Brand new sports fields look likely for an Auckland suburb.
The Albert-Eden Local Board will vote this Wednesday on what to do with Fowlds Park in Mt Albert, a ground that was earmarked for an upgrade three years ago.
At that time the proposal was to install artificial turf, a move that was met with staunch opposition from neighbourhood group Friends of Fowlds Park, who lodged an appeal with the Environment Court.
The decision will end a wrangle over that park that has dragged on for years.
A compromise looks as if it will finally be reached in the form of hybrid turf being installed on the park's three fields. Hybrid turf is an artificial carpet which allows real grass to grow through it.

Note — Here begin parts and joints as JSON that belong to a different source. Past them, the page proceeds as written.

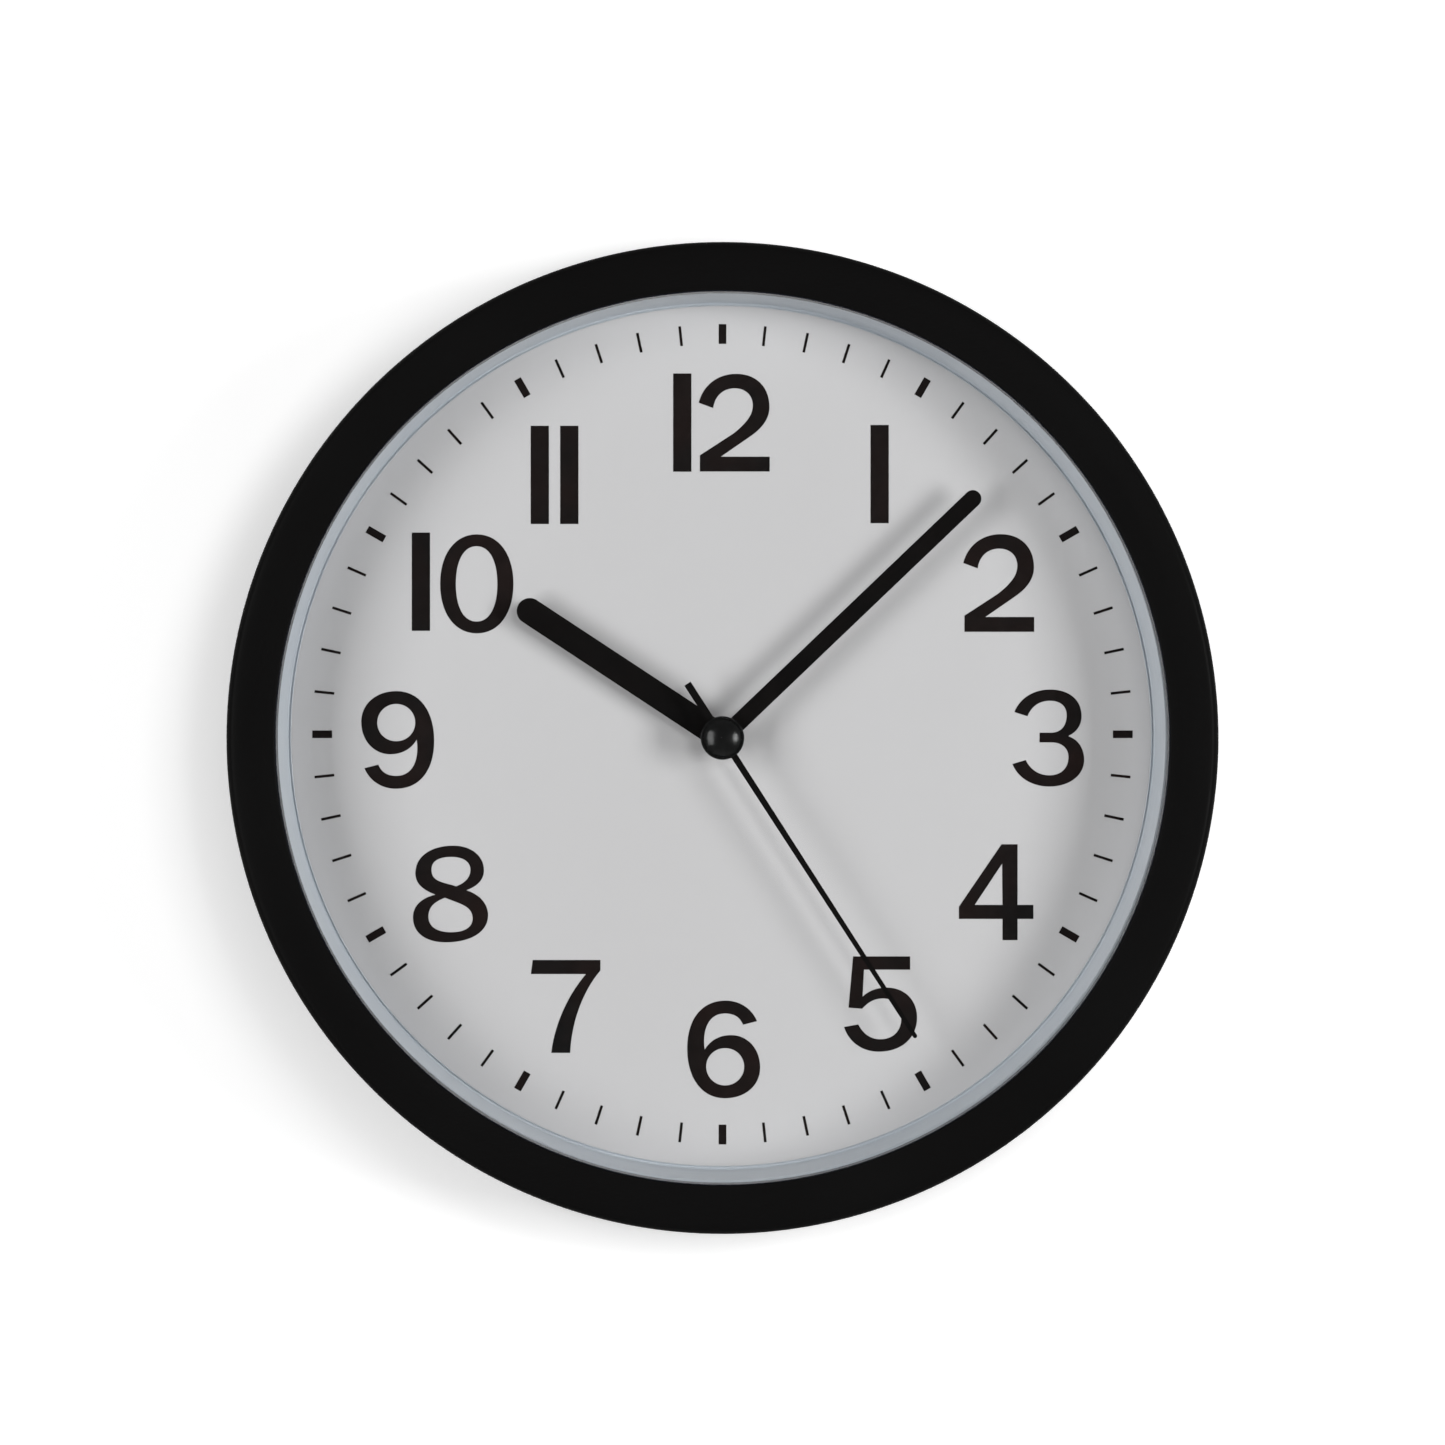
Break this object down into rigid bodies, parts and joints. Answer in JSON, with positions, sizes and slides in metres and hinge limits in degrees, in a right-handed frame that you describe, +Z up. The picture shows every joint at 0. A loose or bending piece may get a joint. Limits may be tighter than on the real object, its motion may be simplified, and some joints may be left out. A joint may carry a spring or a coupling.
{
  "type": "wall clock",
  "caption": "Round quartz wall clock: deep black frame, clear lens, white dial with numerals, three black hands, keyhole back and a geared battery movement.",
  "frame": {"origin": "on the hands' axis, halfway between the frame's front crest and its rear rim, which is the centre of the bounding box", "axes": "+Y from the dial into the wall, +Z up towards 12 o'clock, +X towards 3 o'clock; seen from the front the hands turn clockwise, which is positive about +Y"},
  "size_m": [0.25, 0.04, 0.25],
  "materials": {
    "frame_black": "satin black moulding, glossy inner wall",
    "clear_lens": "clear, polished",
    "pale_ring": "pale blue-grey, satin",
    "dial_white": "white printed card, black numerals and ticks",
    "hand_black": "satin black paint",
    "cap_black": "satin black",
    "case_black": "fine moulded grain",
    "natural_plastic": "natural acetal",
    "brass": "turned",
    "steel": "zinc plated",
    "copper_wire": "enamelled copper wire",
    "magnet_grey": "sintered",
    "board_green": "solder resist over glass fibre",
    "cell_sleeve": "plain printed sleeve"
  },
  "bodies": {
    "case": {"front_frame": "frame_black", "lens": "clear_lens", "dial_ring": "pale_ring", "dial": "dial_white", "back_case": "case_black", "case_screw_1": "steel", "case_screw_2": "steel", "case_screw_3": "steel", "case_screw_4": "steel", "movement_base": "case_black", "movement_cover": "case_black", "middle_plate": "natural_plastic", "train_bridge": "natural_plastic", "coil_bobbin": "natural_plastic", "coil_winding": "copper_wire", "coil_core": "steel", "stator": "steel", "circuit_board": "board_green", "timing_chip": "cap_black", "quartz_crystal": "steel", "contact_positive": "steel", "contact_negative": "steel"},
    "minute_works": {"minute_hand": "hand_black", "centre_wheel": "brass"},
    "second_works": {"second_hand": "hand_black", "second_hand_collet": "brass", "second_hand_cap": "cap_black", "seconds_wheel": "natural_plastic"},
    "hour_works": {"hour_hand": "hand_black", "hour_wheel": "natural_plastic"},
    "third_works": {"third_wheel": "natural_plastic"},
    "fifth_works": {"fifth_wheel": "natural_plastic"},
    "rotor": {"rotor_pinion": "natural_plastic", "rotor_magnet": "magnet_grey"},
    "setting_works": {"minute_wheel": "natural_plastic", "setting_knob": "natural_plastic"},
    "cell": {"battery": "cell_sleeve", "battery_terminal": "steel"}
  },
  "joints": [
    {"name": "minute_turn", "type": "hinge", "parent": "case", "child": "minute_works", "pos_m": [0, 0, 0], "axis": [0, 1, 0], "continuous": true},
    {"name": "second_turn", "type": "hinge", "parent": "case", "child": "second_works", "pos_m": [0, 0, 0], "axis": [0, 1, 0], "continuous": true},
    {"name": "hour_turn", "type": "hinge", "parent": "case", "child": "hour_works", "pos_m": [0, 0, 0], "axis": [0, 1, 0], "continuous": true},
    {"name": "third_turn", "type": "hinge", "parent": "case", "child": "third_works", "pos_m": [0.00779, 0, 0.0045], "axis": [0, 1, 0], "continuous": true},
    {"name": "fifth_turn", "type": "hinge", "parent": "case", "child": "fifth_works", "pos_m": [-0.00263, 0, 0.00724], "axis": [0, 1, 0], "continuous": true},
    {"name": "rotor_turn", "type": "hinge", "parent": "case", "child": "rotor", "pos_m": [0.00037, 0, 0.01243], "axis": [0, 1, 0], "continuous": true},
    {"name": "setting_turn", "type": "hinge", "parent": "case", "child": "setting_works", "pos_m": [-0.00985, 0, 0.00174], "axis": [0, 1, 0], "continuous": true},
    {"name": "cell_slide", "type": "slide", "parent": "case", "child": "cell", "axis": [0, 1, 0], "range_m": [0, 0.02]}
  ],
  "couplings": [
    {"joint": "second_turn", "follows": "minute_turn", "ratio": 60},
    {"joint": "hour_turn", "follows": "minute_turn", "ratio": 0.083333},
    {"joint": "third_turn", "follows": "minute_turn", "ratio": -8},
    {"joint": "fifth_turn", "follows": "minute_turn", "ratio": -360},
    {"joint": "rotor_turn", "follows": "minute_turn", "ratio": 1800},
    {"joint": "setting_turn", "follows": "minute_turn", "ratio": -0.33333}
  ]
}
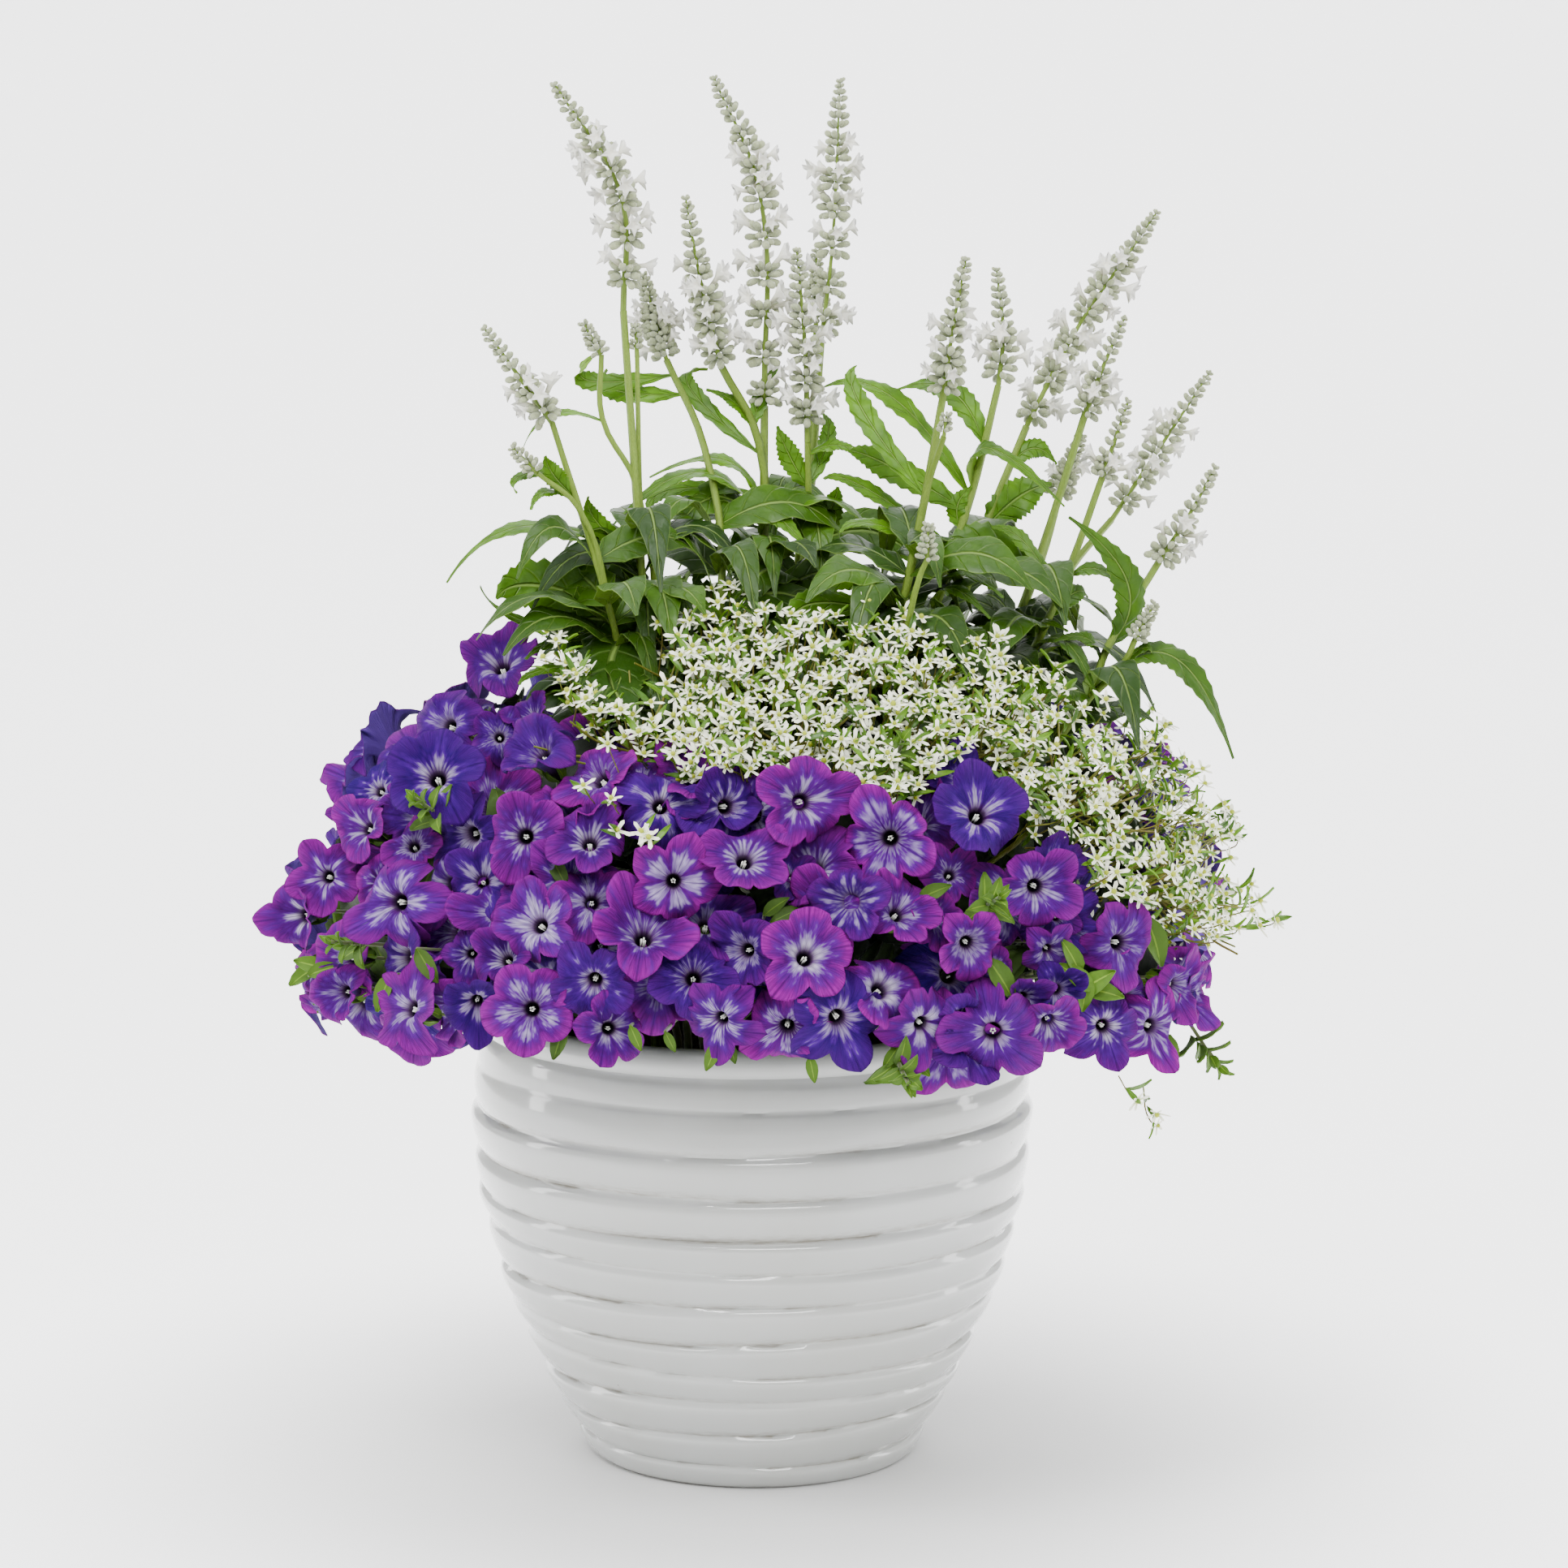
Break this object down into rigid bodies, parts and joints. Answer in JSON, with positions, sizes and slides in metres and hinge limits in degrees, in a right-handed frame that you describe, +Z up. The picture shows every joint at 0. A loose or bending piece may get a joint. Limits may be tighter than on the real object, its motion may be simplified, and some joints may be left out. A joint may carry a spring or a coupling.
{
  "type": "mixed flower planter",
  "caption": "Ribbed, glazed ceramic patio pot with a rolled rim and a narrow foot, planted full of trailing petunias, a euphorbia froth and upright salvia spikes above.",
  "frame": {"origin": "middle of the pot's flat foot, on the surface it stands on", "axes": "+Z up along the pot's axis, through the planting; -Y towards the side the plants show best, +X to that side's right"},
  "size_m": [0.6152, 0.5537, 0.854],
  "materials": {
    "pot": "gloss",
    "soil": "matte",
    "petunia_blooms": "velvety matte",
    "petunia_leaves": "satin",
    "euphorbia_bracts": "matte",
    "salvia_leaves": "satin",
    "salvia_spikes": "matte"
  },
  "bodies": {
    "root": {"euphorbia_tuft_1": "euphorbia_bracts", "euphorbia_tuft_2": "euphorbia_bracts", "euphorbia_tuft_3": "euphorbia_bracts", "euphorbia_tuft_4": "euphorbia_bracts", "euphorbia_tuft_5": "euphorbia_bracts", "euphorbia_tuft_6": "euphorbia_bracts", "euphorbia_tuft_7": "euphorbia_bracts", "euphorbia_tuft_8": "euphorbia_bracts", "euphorbia_tuft_9": "euphorbia_bracts", "petunia_shoot_1": "petunia_leaves", "petunia_shoot_2": "petunia_leaves", "petunia_shoot_3": "petunia_leaves", "petunia_shoot_4": "petunia_leaves", "petunia_shoot_5": "petunia_leaves", "petunia_shoot_6": "petunia_leaves", "petunia_spray_01": "petunia_blooms", "petunia_spray_02": "petunia_blooms", "petunia_spray_03": "petunia_blooms", "petunia_spray_04": "petunia_blooms", "petunia_spray_05": "petunia_blooms", "petunia_spray_06": "petunia_blooms", "petunia_spray_07": "petunia_blooms", "petunia_spray_08": "petunia_blooms", "petunia_spray_09": "petunia_blooms", "petunia_spray_10": "petunia_blooms", "petunia_spray_11": "petunia_blooms", "petunia_spray_12": "petunia_blooms", "petunia_spray_13": "petunia_blooms", "petunia_spray_14": "petunia_blooms", "petunia_spray_15": "petunia_blooms", "petunia_spray_16": "petunia_blooms", "petunia_spray_17": "petunia_blooms", "petunia_spray_18": "petunia_blooms", "petunia_spray_19": "petunia_blooms", "petunia_spray_20": "petunia_blooms", "pot": "pot", "salvia_front": "salvia_leaves", "salvia_left": "salvia_leaves", "salvia_middle": "salvia_leaves", "salvia_right": "salvia_leaves", "salvia_spike_01": "salvia_spikes", "salvia_spike_02": "salvia_spikes", "salvia_spike_03": "salvia_spikes", "salvia_spike_04": "salvia_spikes", "salvia_spike_05": "salvia_spikes", "salvia_spike_06": "salvia_spikes", "salvia_spike_07": "salvia_spikes", "salvia_spike_08": "salvia_spikes", "salvia_spike_09": "salvia_spikes", "salvia_spike_10": "salvia_spikes", "salvia_spike_11": "salvia_spikes", "salvia_spike_12": "salvia_spikes", "salvia_spike_13": "salvia_spikes", "salvia_spike_14": "salvia_spikes", "salvia_spike_15": "salvia_spikes", "salvia_spike_16": "salvia_spikes", "salvia_spike_17": "salvia_spikes", "salvia_spike_18": "salvia_spikes", "salvia_spike_19": "salvia_spikes", "soil": "soil"}
  },
  "joints": []
}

On Wednesday elected members will make a decision based on council officers' recommendations that one of the three fields be upgraded to hybrid turf in the short term, with a view to changing the other two fields to hybrid turf in the long run. Any decision will be subject to consultation.
Board chairman Peter Haynes says he is in favour of the hybrid turf proposal.
"The three [hybrid fields] does give us significantly more play."
Haynes said the local board was the first in New Zealand to bring in hybrid surfaces to its parks, at Nixon Park and Gribblehirst Park.
"To date it's been very successful," he said.
"[The surfaces] are only a few months old but they are standing up to use really well, and it's rained a lot too. So we and the clubs are very pleased with the results.
"It was a bit of a gamble but it seems to be paying off exceedingly well."
Haynes said installing fully artificial turf would require putting fences up, something the local board was "averse to".
"In my view the hybrid surface option for all three fields [at Fowlds Park] has a great deal of appeal.
"The new option means that we don't have to take out trees and we avoided a retaining wall in the middle of the park, which is what some of the neighbours objected to the most."
Haynes said the rapidly increasing population of suburbs in the city-fringe meant upgrading open spaces was a top priority.
"We're going to have all this intensification in our area . . . and it's really about planning for intensification.
"We have a huge shortfall in sports field capacity right now and it's only going to get worse. Even after we've done all these upgrades in 10 years we might be back where we are now.
"So we have the pressure to upgrade our fields and that's why we looked at the full upgrades, but it was never an easy decision."
The hybrid option has also pleased nearby residents, ending what has been a years-long process.
"We're very pleased with the report that's going to the local board," Friends of Fowlds Park spokesman Will McKenzie told the Herald.
"We feel that the report takes into the account the various matters we've raised over the last three years. We will be pleased if the board accepts the officers' recommendations."
McKenzie said residents were opposed to artificial turf being installed at Fowlds Park due to the need for a fence around it.
"We've seen the hybrids in action at Nixon Park and Gribblehirst Park, and we believe that the hybrid surface will be a wonderful asset for the Mt Albert Rugby League Club and the wider community. It's perfect for playing contact sport and for mucking around on when contact sport isn't being played."
Friends of Fowlds Park and the Tree Council lodged appeals to the Environment Court opposing resource consent for the park in 2016. The two groups agreed to court-assisted mediation with Auckland Council.
McKenzie said they were "very satisfied" to reach this point.
"We believe our involvement has led to an outcome that is best for the community as a whole, particularly including sport.
"Their decision on Wednesday will be to choose options to go forward to consult on, so we look forward to consulting with council on those options, because there are tweaks we would like to see altered . . . but overall we agree with the recommendation."
Fowlds Park is home to the Mt Albert Lions rugby league club, and president Mark McLeary said the club had worked with Friends of Fowlds Park.
"They've put a proposal forward for a hybrid situation and from our review of it we're backing that as the best and preferred option.
"The fields themselves just aren't getting used with the weather we're getting here in Auckland, with the usage over summer it's not enough time to replenish the fields and set them up for a full winter sports season."
McLeary said the club was opposed to artificial turf due to the risk of increased injuries.
"The injuries we've heard that have been sustained on the [artificial] fields as well from kids, the [hybrid] upon review is a much better option and a good compromise," he said.
"Also, with training as well especially, the grounds get closed quite a bit during the week with the rain, trying to preserve them for the weekend games."
McLeary said club members had talked to people from other sports organisations that had installed artificial turfs.